**Task to complete:** Print out each entry below exactly, please.

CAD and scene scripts
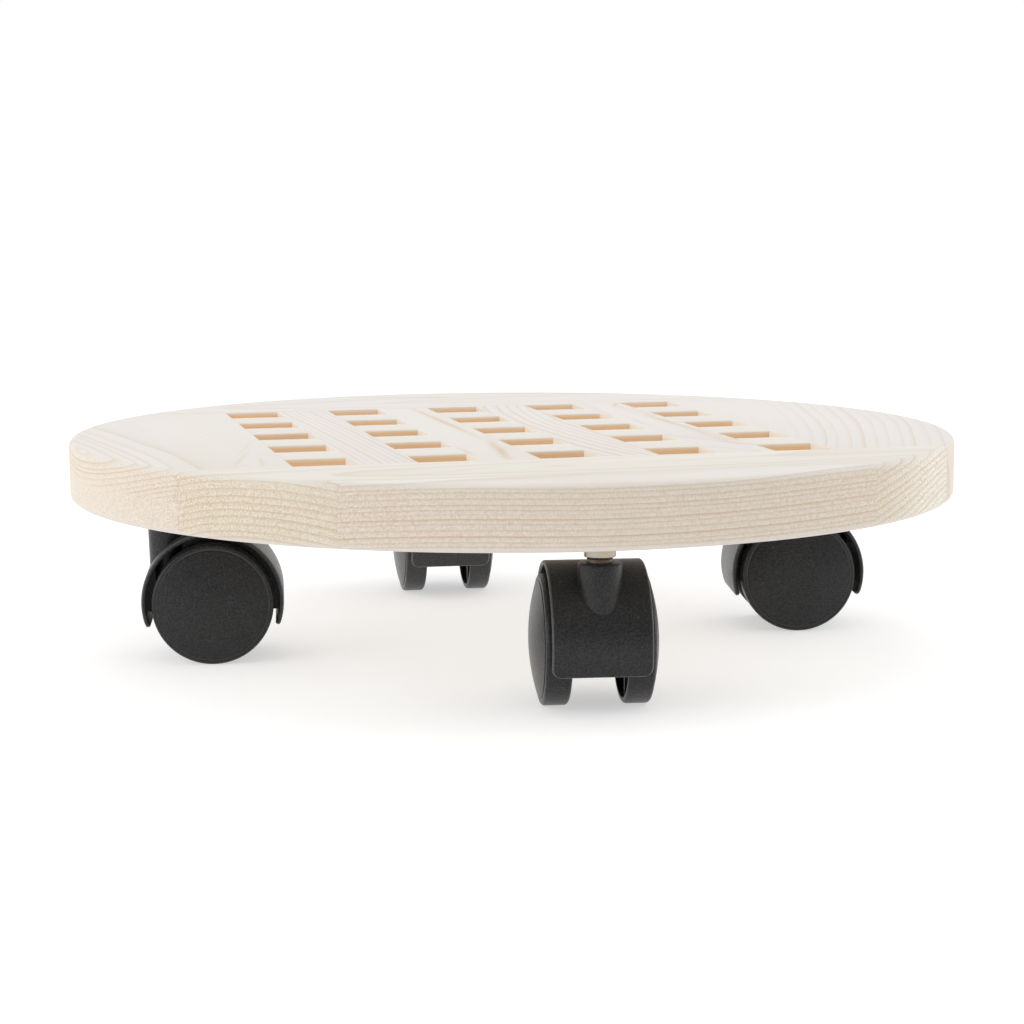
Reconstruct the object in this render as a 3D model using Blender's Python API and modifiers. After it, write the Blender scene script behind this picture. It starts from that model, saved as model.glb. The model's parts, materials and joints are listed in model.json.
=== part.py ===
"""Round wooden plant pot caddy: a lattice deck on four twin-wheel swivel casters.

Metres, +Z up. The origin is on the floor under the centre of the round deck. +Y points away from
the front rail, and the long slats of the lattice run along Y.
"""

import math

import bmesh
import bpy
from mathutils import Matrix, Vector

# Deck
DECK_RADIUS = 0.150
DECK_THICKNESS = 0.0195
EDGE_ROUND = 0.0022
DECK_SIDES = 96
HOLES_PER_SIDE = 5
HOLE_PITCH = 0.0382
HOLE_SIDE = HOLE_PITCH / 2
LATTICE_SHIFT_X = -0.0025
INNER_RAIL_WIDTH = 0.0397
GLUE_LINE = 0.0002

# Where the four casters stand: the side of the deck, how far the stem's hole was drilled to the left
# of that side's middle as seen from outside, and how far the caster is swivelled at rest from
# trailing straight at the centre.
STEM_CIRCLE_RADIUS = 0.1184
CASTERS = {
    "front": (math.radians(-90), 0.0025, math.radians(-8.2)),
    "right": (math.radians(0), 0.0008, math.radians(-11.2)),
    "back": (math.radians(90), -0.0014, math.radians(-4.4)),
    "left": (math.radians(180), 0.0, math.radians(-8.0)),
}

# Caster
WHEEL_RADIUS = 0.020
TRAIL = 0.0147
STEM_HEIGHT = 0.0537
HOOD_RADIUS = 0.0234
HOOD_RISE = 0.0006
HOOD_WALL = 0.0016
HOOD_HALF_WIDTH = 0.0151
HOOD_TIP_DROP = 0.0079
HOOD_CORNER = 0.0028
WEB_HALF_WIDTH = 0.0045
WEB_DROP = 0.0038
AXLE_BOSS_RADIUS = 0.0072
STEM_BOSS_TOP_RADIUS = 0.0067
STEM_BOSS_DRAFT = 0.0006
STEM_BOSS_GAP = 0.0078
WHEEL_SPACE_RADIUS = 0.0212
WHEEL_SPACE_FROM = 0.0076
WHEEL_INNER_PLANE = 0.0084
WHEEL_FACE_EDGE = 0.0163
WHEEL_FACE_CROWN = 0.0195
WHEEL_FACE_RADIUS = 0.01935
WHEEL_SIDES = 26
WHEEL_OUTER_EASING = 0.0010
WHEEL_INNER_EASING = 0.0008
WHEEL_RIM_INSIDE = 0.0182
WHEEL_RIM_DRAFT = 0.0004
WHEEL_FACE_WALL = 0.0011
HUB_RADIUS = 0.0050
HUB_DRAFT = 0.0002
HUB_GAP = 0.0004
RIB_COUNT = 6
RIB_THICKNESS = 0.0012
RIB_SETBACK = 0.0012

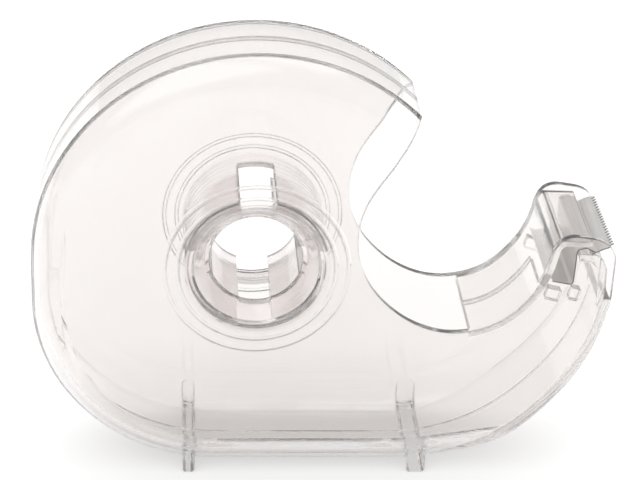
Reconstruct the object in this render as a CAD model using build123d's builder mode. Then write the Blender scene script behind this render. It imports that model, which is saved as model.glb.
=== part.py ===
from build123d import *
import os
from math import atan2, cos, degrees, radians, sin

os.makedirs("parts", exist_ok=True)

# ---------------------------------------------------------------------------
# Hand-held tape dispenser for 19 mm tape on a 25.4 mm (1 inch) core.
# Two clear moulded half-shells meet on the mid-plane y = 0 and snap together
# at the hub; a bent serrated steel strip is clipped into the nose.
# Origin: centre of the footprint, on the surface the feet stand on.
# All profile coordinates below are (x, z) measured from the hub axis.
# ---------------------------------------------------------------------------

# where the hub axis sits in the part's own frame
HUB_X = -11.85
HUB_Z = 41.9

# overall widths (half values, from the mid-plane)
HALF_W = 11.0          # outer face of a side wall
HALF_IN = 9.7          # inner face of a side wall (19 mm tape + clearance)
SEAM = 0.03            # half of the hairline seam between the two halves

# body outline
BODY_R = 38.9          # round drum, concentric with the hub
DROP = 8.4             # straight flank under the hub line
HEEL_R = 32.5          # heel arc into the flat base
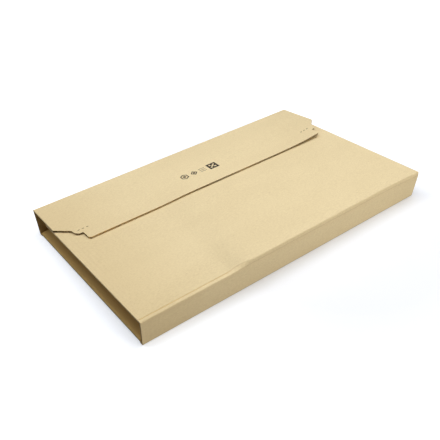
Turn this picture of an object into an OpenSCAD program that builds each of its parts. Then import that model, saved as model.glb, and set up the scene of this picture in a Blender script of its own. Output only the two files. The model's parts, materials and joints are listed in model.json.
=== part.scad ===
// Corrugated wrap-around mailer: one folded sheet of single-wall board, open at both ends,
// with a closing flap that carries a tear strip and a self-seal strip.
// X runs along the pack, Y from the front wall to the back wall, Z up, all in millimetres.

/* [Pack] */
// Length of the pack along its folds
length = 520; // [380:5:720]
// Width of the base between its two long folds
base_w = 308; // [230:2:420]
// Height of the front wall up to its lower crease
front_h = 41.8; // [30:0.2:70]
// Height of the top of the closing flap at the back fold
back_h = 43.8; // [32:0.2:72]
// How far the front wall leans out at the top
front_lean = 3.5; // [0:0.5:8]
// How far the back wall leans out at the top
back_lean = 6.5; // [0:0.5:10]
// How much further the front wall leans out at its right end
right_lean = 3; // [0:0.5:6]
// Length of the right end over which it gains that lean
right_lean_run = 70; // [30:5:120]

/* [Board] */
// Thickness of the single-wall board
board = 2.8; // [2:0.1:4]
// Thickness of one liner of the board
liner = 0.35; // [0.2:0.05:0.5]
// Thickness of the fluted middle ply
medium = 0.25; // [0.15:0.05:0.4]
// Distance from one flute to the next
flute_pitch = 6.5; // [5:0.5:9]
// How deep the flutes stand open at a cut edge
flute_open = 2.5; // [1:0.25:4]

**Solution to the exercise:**
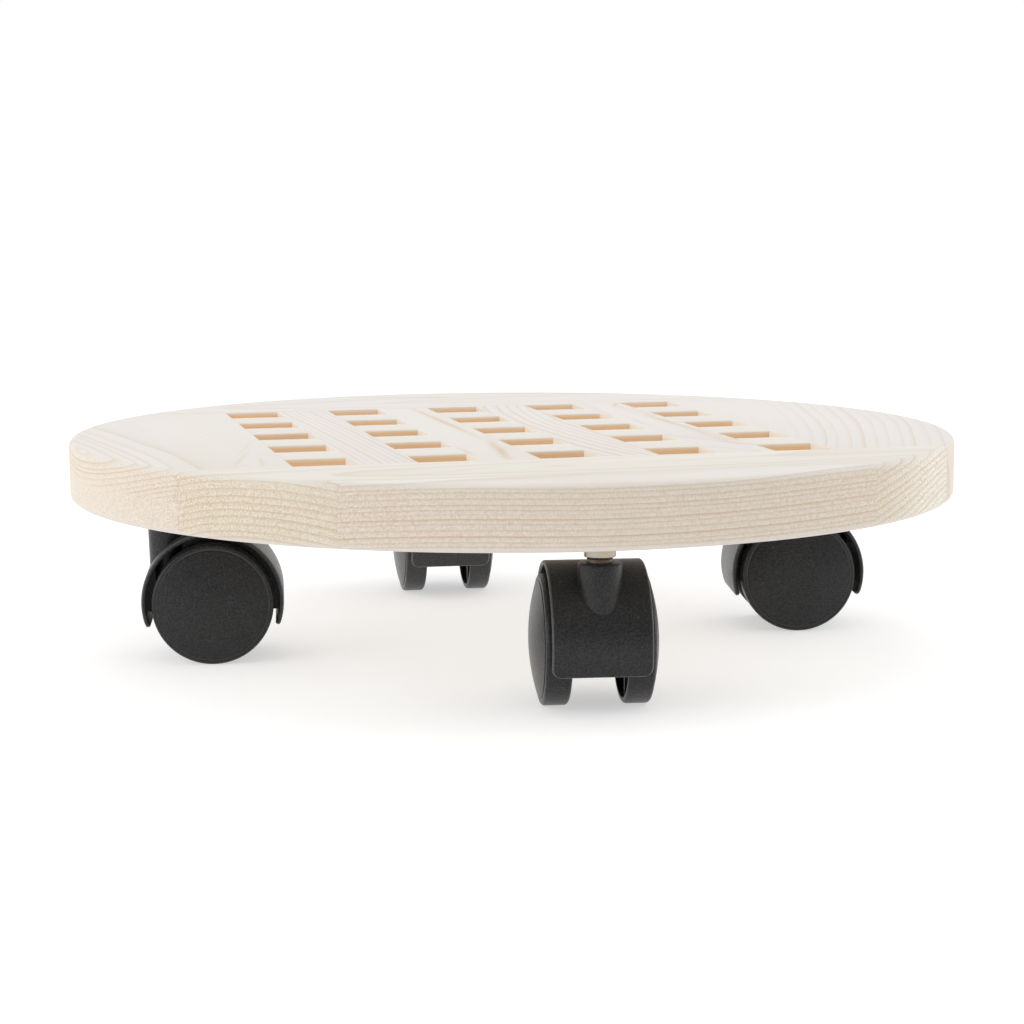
Reconstruct the object in this render as a 3D model using Blender's Python API and modifiers. After it, write the Blender scene script behind this picture. It starts from that model, saved as model.glb. The model's parts, materials and joints are listed in model.json.
=== part.py ===
"""Round wooden plant pot caddy: a lattice deck on four twin-wheel swivel casters.

Metres, +Z up. The origin is on the floor under the centre of the round deck. +Y points away from
the front rail, and the long slats of the lattice run along Y.
"""

import math

import bmesh
import bpy
from mathutils import Matrix, Vector

# Deck
DECK_RADIUS = 0.150
DECK_THICKNESS = 0.0195
EDGE_ROUND = 0.0022
DECK_SIDES = 96
HOLES_PER_SIDE = 5
HOLE_PITCH = 0.0382
HOLE_SIDE = HOLE_PITCH / 2
LATTICE_SHIFT_X = -0.0025
INNER_RAIL_WIDTH = 0.0397
GLUE_LINE = 0.0002

# Where the four casters stand: the side of the deck, how far the stem's hole was drilled to the left
# of that side's middle as seen from outside, and how far the caster is swivelled at rest from
# trailing straight at the centre.
STEM_CIRCLE_RADIUS = 0.1184
CASTERS = {
    "front": (math.radians(-90), 0.0025, math.radians(-8.2)),
    "right": (math.radians(0), 0.0008, math.radians(-11.2)),
    "back": (math.radians(90), -0.0014, math.radians(-4.4)),
    "left": (math.radians(180), 0.0, math.radians(-8.0)),
}

# Caster
WHEEL_RADIUS = 0.020
TRAIL = 0.0147
STEM_HEIGHT = 0.0537
HOOD_RADIUS = 0.0234
HOOD_RISE = 0.0006
HOOD_WALL = 0.0016
HOOD_HALF_WIDTH = 0.0151
HOOD_TIP_DROP = 0.0079
HOOD_CORNER = 0.0028
WEB_HALF_WIDTH = 0.0045
WEB_DROP = 0.0038
AXLE_BOSS_RADIUS = 0.0072
STEM_BOSS_TOP_RADIUS = 0.0067
STEM_BOSS_DRAFT = 0.0006
STEM_BOSS_GAP = 0.0078
WHEEL_SPACE_RADIUS = 0.0212
WHEEL_SPACE_FROM = 0.0076
WHEEL_INNER_PLANE = 0.0084
WHEEL_FACE_EDGE = 0.0163
WHEEL_FACE_CROWN = 0.0195
WHEEL_FACE_RADIUS = 0.01935
WHEEL_SIDES = 26
WHEEL_OUTER_EASING = 0.0010
WHEEL_INNER_EASING = 0.0008
WHEEL_RIM_INSIDE = 0.0182
WHEEL_RIM_DRAFT = 0.0004
WHEEL_FACE_WALL = 0.0011
HUB_RADIUS = 0.0050
HUB_DRAFT = 0.0002
HUB_GAP = 0.0004
RIB_COUNT = 6
RIB_THICKNESS = 0.0012
RIB_SETBACK = 0.0012

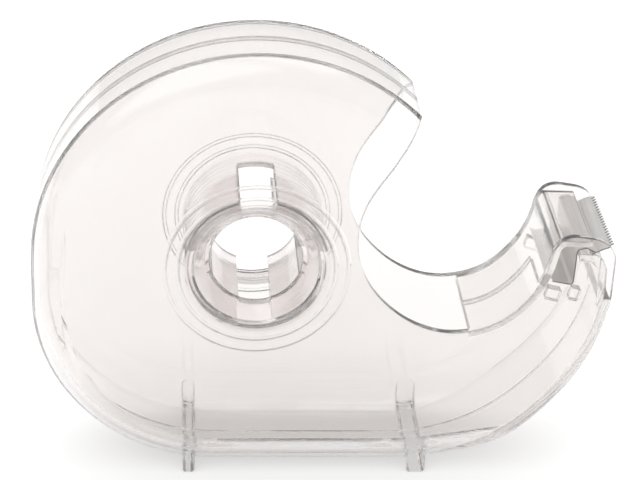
Reconstruct the object in this render as a CAD model using build123d's builder mode. Then write the Blender scene script behind this render. It imports that model, which is saved as model.glb.
=== part.py ===
from build123d import *
import os
from math import atan2, cos, degrees, radians, sin

os.makedirs("parts", exist_ok=True)

# ---------------------------------------------------------------------------
# Hand-held tape dispenser for 19 mm tape on a 25.4 mm (1 inch) core.
# Two clear moulded half-shells meet on the mid-plane y = 0 and snap together
# at the hub; a bent serrated steel strip is clipped into the nose.
# Origin: centre of the footprint, on the surface the feet stand on.
# All profile coordinates below are (x, z) measured from the hub axis.
# ---------------------------------------------------------------------------

# where the hub axis sits in the part's own frame
HUB_X = -11.85
HUB_Z = 41.9

# overall widths (half values, from the mid-plane)
HALF_W = 11.0          # outer face of a side wall
HALF_IN = 9.7          # inner face of a side wall (19 mm tape + clearance)
SEAM = 0.03            # half of the hairline seam between the two halves

# body outline
BODY_R = 38.9          # round drum, concentric with the hub
DROP = 8.4             # straight flank under the hub line
HEEL_R = 32.5          # heel arc into the flat base
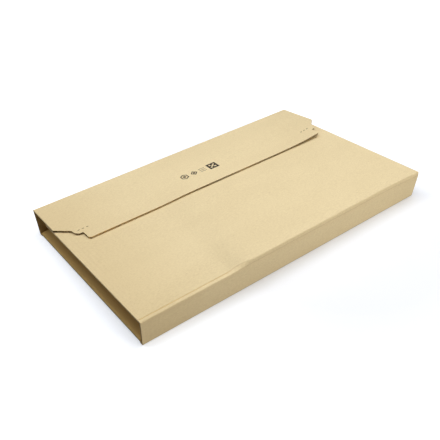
Turn this picture of an object into an OpenSCAD program that builds each of its parts. Then import that model, saved as model.glb, and set up the scene of this picture in a Blender script of its own. Output only the two files. The model's parts, materials and joints are listed in model.json.
=== part.scad ===
// Corrugated wrap-around mailer: one folded sheet of single-wall board, open at both ends,
// with a closing flap that carries a tear strip and a self-seal strip.
// X runs along the pack, Y from the front wall to the back wall, Z up, all in millimetres.

/* [Pack] */
// Length of the pack along its folds
length = 520; // [380:5:720]
// Width of the base between its two long folds
base_w = 308; // [230:2:420]
// Height of the front wall up to its lower crease
front_h = 41.8; // [30:0.2:70]
// Height of the top of the closing flap at the back fold
back_h = 43.8; // [32:0.2:72]
// How far the front wall leans out at the top
front_lean = 3.5; // [0:0.5:8]
// How far the back wall leans out at the top
back_lean = 6.5; // [0:0.5:10]
// How much further the front wall leans out at its right end
right_lean = 3; // [0:0.5:6]
// Length of the right end over which it gains that lean
right_lean_run = 70; // [30:5:120]

/* [Board] */
// Thickness of the single-wall board
board = 2.8; // [2:0.1:4]
// Thickness of one liner of the board
liner = 0.35; // [0.2:0.05:0.5]
// Thickness of the fluted middle ply
medium = 0.25; // [0.15:0.05:0.4]
// Distance from one flute to the next
flute_pitch = 6.5; // [5:0.5:9]
// How deep the flutes stand open at a cut edge
flute_open = 2.5; // [1:0.25:4]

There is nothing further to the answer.